Ristori: la grande bufala


Secondo quanto deciso dal Consiglio dei Ministri, nelle prossime settimane molte categorie che erano state escluse dalle erogazioni precedenti, dovrebbero (il condizionale è d’obbligo, vivendo tutti noi nel Bel Paese) ricevere i tanto sospirati ristori a fondo perduto.
Tra le altre categorie ci saranno gli operatori del turismo e della montagna, molti artigiani che erano rimasti esclusi a causa di codici ATECO vecchi e sbagliati, nonché le piccole e le micro industrie secondo un elenco che a prima vista ci pare molto più onnicomprensivo dei precedenti. E qui verrebbe da dire: era ora, e tirare un sospiro di sollievo. Ma,,, attenzione: sarà proprio tutto oro quello che luccica? Noi la domanda ce la siamo fatta e abbiamo provato a calcolare quanto spetterebbe a questo e a quello facendo esempi molto terra-terra ma tutto sommato assai verosimili.

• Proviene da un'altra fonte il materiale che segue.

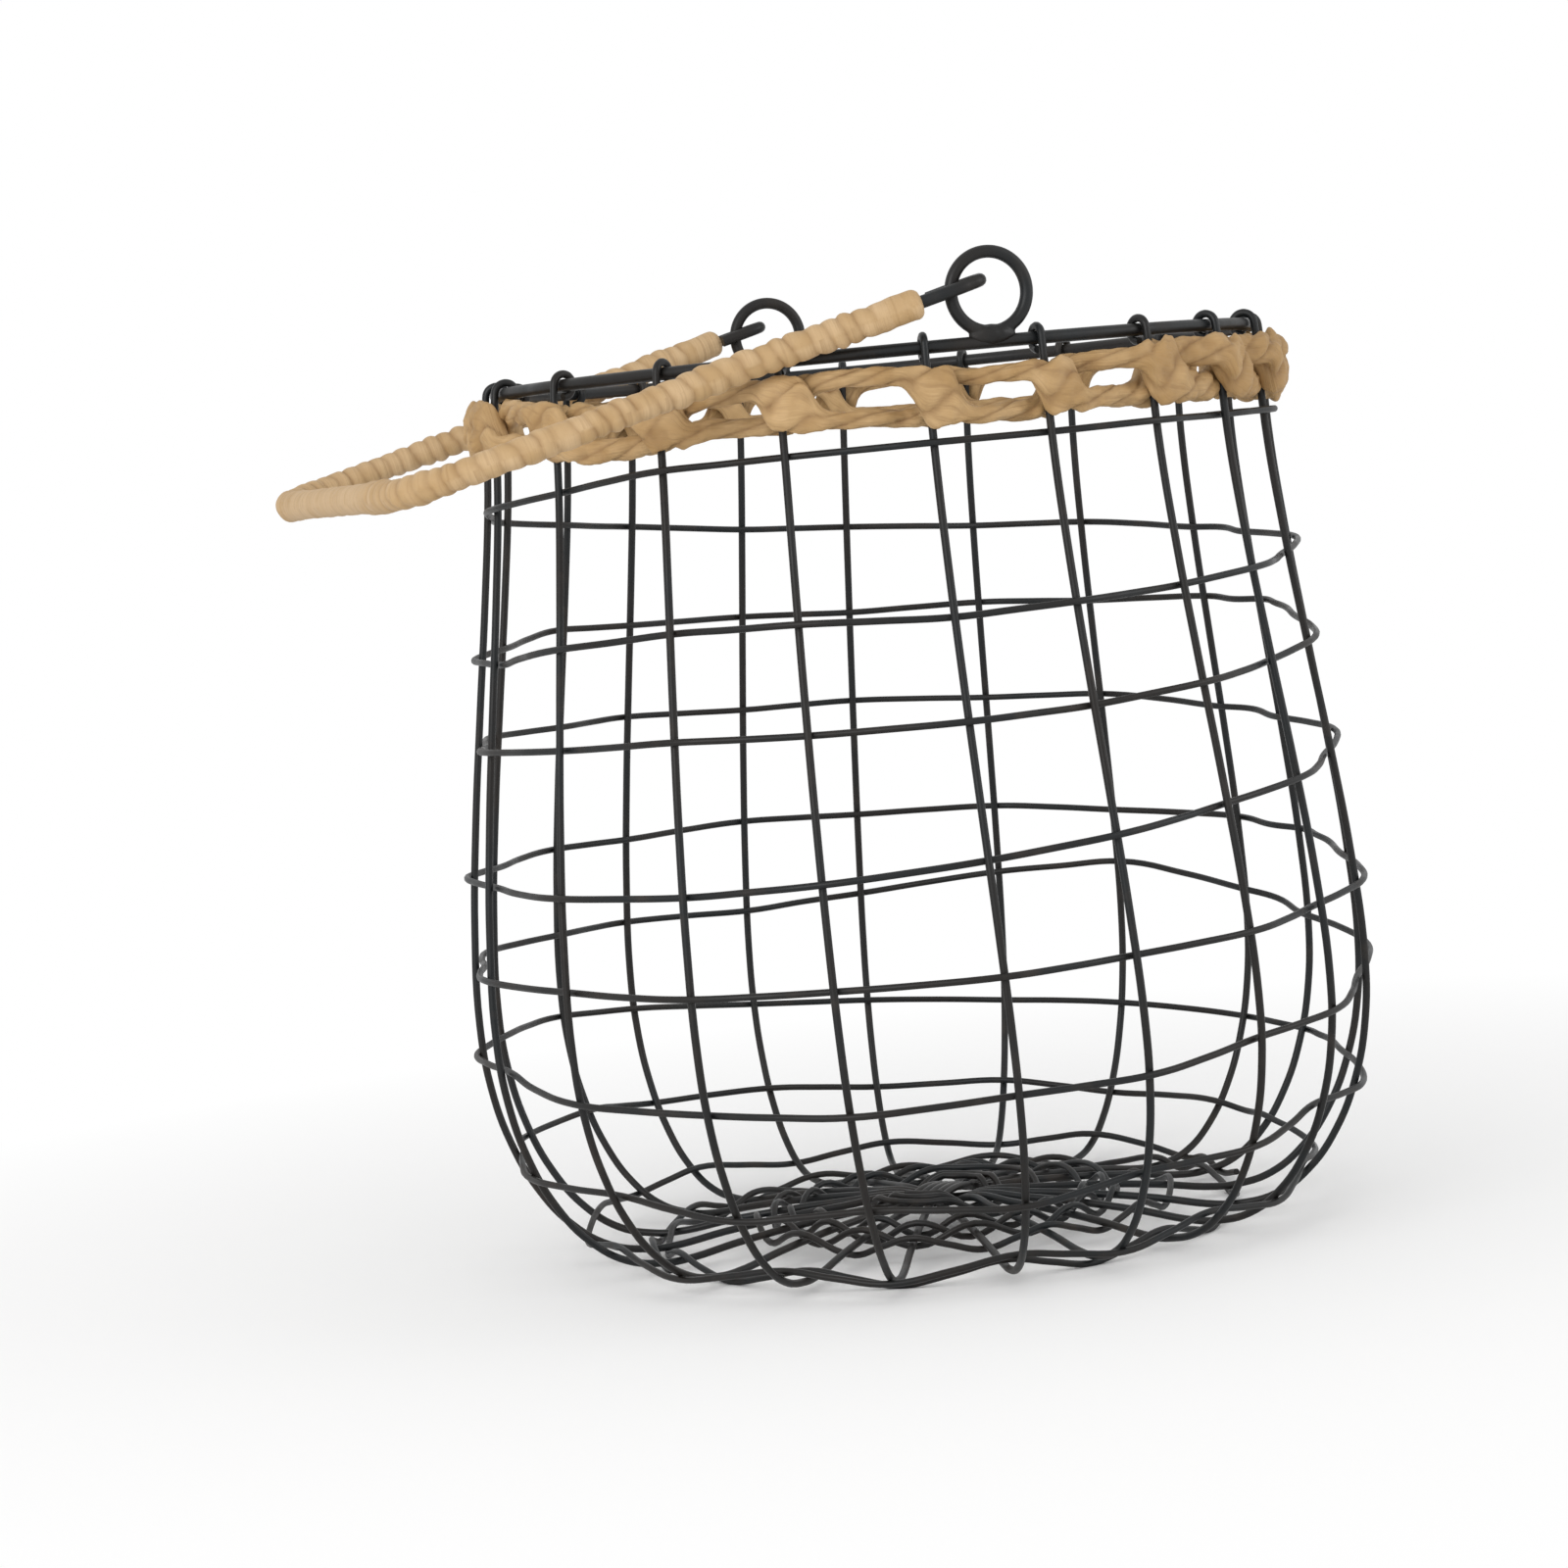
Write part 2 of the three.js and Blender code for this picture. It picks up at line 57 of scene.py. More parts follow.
bpy.ops.object.camera_add(location=camera_place)
camera = bpy.context.object
camera_turn = Matrix((camera_right, camera_up, camera_right.cross(camera_up))).transposed()
camera.rotation_euler = camera_turn.to_euler()
camera.data.lens = camera_lens
camera.data.sensor_width = camera_sensor
bpy.context.scene.camera = camera

# Rim hoop: a length of 4 mm steel rod rolled to a ring, its ends butt-welded at the back
# and the bead ground off, then dipped in black lacquer with the whole frame.
rod_thickness = 0.004
rim_low, rim_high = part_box("rim_hoop")
rim_radius = rim_high.x - rod_thickness / 2
rim_height = (rim_low.z + rim_high.z) / 2
rim_weld_bearing = 152
rim_weld_length = 0.006
rim_weld_swell = 0.0004
rim_steps = 360
rod_sides = 20
tint_scale = 24.0
tint_detail = 3.0
tint_edges = (0.4, 0.6)
rub_scale = 85.0
rub_detail = 5.0
rub_edges = (0.56, 0.72)
dimple_scale = 420.0
dimple_detail = 2.0
shine_edges = (0.3, 0.7)
lacquer_roughness = (0.34, 0.56)
lacquer_gloss = 0.3
rod_finish = {"Warm Black": (0.010, 0.0082, 0.007, 1), "Cool Black": (0.007, 0.0088, 0.010, 1),
              "Rubbed": (0.034, 0.027, 0.022, 1), "Wear": 0.35}
rod_dimple = 0.00006
colour_mix_inputs = (0, 6, 7)
colour_mix_output = 2


def start_piece():
    bpy.ops.object.select_all(action="DESELECT")


def pick(piece):
    """Selects one piece alone and makes it the active one."""
    start_piece()
    piece.select_set(True)
    bpy.context.view_layer.objects.active = piece


def towards(bearing):
    """The level direction at a bearing in radians."""
    return Vector((math.cos(bearing), math.sin(bearing), 0))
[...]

Va detto che il meccanismo di calcolo già di per sé provoca quanto meno qualche perplessità. Il calcolo delle perdite nel 2020 viene fatto rispetto all’anno precedente, ma viene assegnata una cifra a fondo perduto secondo un’aliquota (variabile a seconda dell’attività dal 50 al 30%) non sulla base della perdita dichiarata, ma di un dodicesimo di essa. In pratica si ristora la perdita di un solo mese dell’anno scorso! Poi esiste un limite al ristoro, che non può superare i 150.000 euro per ciascuna partita IVA, che in alcuni casi, come vedremo, può portare a forti sperequazioni.
Prendiamo ad esempio una fioraia che nel 2019 abbia fatturato 100.000 euro e nel 2020 solo la metà di tale importo. Il calcolo è presto fatto. L’aliquota per questa categoria è 50%, pertanto 100.000 meno 50.000 fa 50.000. Divido per dieci e ottengo 5.000. Applico l’aliquota e ottengo un ristoro di 2.500 euro, pari al 5% della perdita!
Vediamo un meccanico o un elettricista, che abbiano fatturato 150.000 euro nel 2019 e solo 30.000 l’anno scorso. In questo caso la perdita è di 120.000 euro, per cui diviso 10 mi da 12.000 su cui applico l’aliquota che in questi casi è del 40% e ottengo un ristoro pari a 4.800 che rappresenta meno del 4% della perdita subita.
Peggio ancora va ad un albergatore che abbia fatturato, ad esempio, un milione nel 2019 e solo 650.000 euro nel 2020. In questo caso un decimo della perdita saranno 35.000 euro e calcolando il ristoro sulla base della sua aliquota – del 30% – la cifra a fondo perduto sarà di 11.666 euro, pari al solo 3% della perdita!
Ma non è finita qui, perché se il meccanico ha due officine in posti diversi sotto la stessa partita IVA o se l’albergatore ha una catena di hotel facenti anch’essi capo alla stessa partita IVA, prenderà il ristoro a fondo perduto solo per una delle sue attività, perché tale è il perverso meccanismo che pare studiato apposta per dare sempre di meno mano a mano che sale la perdita.
Non voglio dilungarmi sui perché. Sicuramente possiamo ritenere che in questo momento possa essere difficile allentare i cordoni della borsa, ma in tempi come questi una spesa in deficit deve essere autorizzata a qualunque costo e per qualunque importo, come hanno fatto Germania, Francia, USA e Regno Unito, per nominare solo i maggiori. Noi non sappiamo se ciò non è avvenuto a una mancanza strutturale di fondi o per altri motivi, ma è certo che nel secondo dopoguerra i soldi per la gente che soffre non sono mai stati dati a sufficienza. Guardiamo il Belice, l’Irpinia, il Friuli (dove la gente ha pagato di tasca propria pur di tornare a vivere e poi vedere poche briciole dopo vent’anni!).
Non è mancanza di senso della Patria se diciamo questo. Purtroppo è la Storia che ce lo insegna, così come ci insegna che in tempi precedenti, invece, i soldi venivano trovati eccome! Ma senza fare dell’apologia, è sufficiente ricordare che noi oggi, non potendo battere moneta ed essendo anzi soggetti a un signoraggio atroce, ci troviamo in questi casi molto più in difficolta di altri Stati, dove magari si studiano di più i problemi, se si sbaglia si ha il coraggio di chiedere scusa (vedi Merkel) o di dimettersi, ma dove potere significa innanzitutto servizio, e non ignoranza, superbia e tracotanza.
Invece da noi c’è sempre la fregatura.